Against the obvious alternatives the method also wins on quality-per-cost rather than just raw score. Pass@5, meaning sampling five videos and keeping the best, reaches only 0.683 on VBVR-Bench and 49.1 on RULER-Bench, far below this method, while VideoTPO actually drops VBVR-Bench to 0.634. Brute-force sampling does not buy reasoning; targeted per-instance optimization does.

Key results

  • RULER-Bench: 46.4 → 68.2 (+21.8). This is the headline and the general-purpose test; the large gap suggests the base video model had real latent capability the teacher unlocked.
  • VBVR-Bench: 0.666 → 0.781 (+0.115). Symbolic reasoning improves but by less, hinting these tasks are closer to the VLM teacher’s own perception ceiling.
  • Beats Pass@5 and VideoTPO. Pass@5 gives only +0.017 / +2.7; VideoTPO is mixed (−0.032 on VBVR-Bench, +3.9 on RULER-Bench). The structured reward beats both.
  • Ablations confirm causality. Final-goal reward is the single most important channel (−0.089 if removed); process supervision adds a smaller but real boost.
  • R²=0.733 between the teacher VLM’s understanding capability and RULER-Bench score. The method is only as good as the teacher’s eyes.

Limits and open questions

The authors are unusually candid about the failure mode. In a manual audit of 50 failures, only 8 (16%) came from incorrect reward queries; the other 42 (84%) were VLM perception errors. The teacher simply did not see a subtle visual mistake and so rewarded it. That means the ceiling is the teacher, not the optimizer: the R²=0.733 correlation makes this explicit. Swap in a sharper VLM and the numbers should move; nothing here fixes a teacher that misreads the frame.
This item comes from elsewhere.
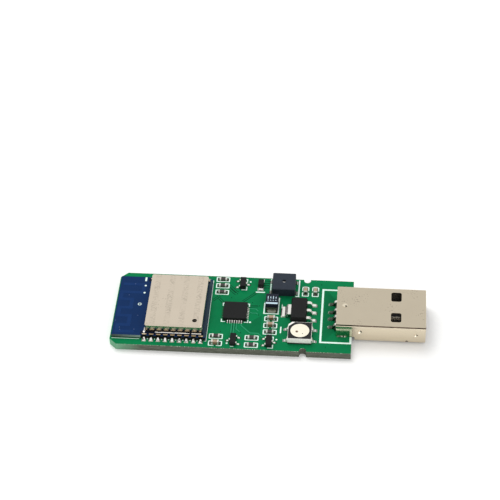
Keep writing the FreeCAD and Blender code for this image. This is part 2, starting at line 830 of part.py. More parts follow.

Two further caveats. The student backbone in the experiments is Wan2.2-5B-Distilled, a step-distilled model, so the paper has to manage decoder artifacts from few-step prediction. It is unclear how the method behaves on a full-step, larger VGM. And per-instance test-time LoRA optimization is not free: this is inference-time training, so latency and compute per query are far above a single forward pass. If you need real-time video reasoning, this is not yet your tool.

FAQ

What does “VLMs are good teachers for video reasoning” actually mean?

The VLM never generates the answer video. It writes binary reward questions about the task, watches the frozen video model’s intermediate frames, and turns its VQA judgments into a differentiable loss that fine-tunes a small per-instance LoRA on the video model. Teacher grades; student (the video model) improves.

How big is the gain over just sampling more videos?

Much bigger. Pass@5, or best-of-five sampling, adds only +0.017 on VBVR-Bench and +2.7 on RULER-Bench, while this method adds +0.115 and +21.8. Extra samples do not create reasoning; the structured reward and per-instance optimization do.

What is the main bottleneck of this approach?

The teacher’s perception. In the paper’s own audit, 84% of failures were the VLM missing a subtle visual error and rewarding a wrong video, and RULER-Bench score correlates with VLM understanding at R²=0.733. A weak or short-sighted teacher caps the whole system.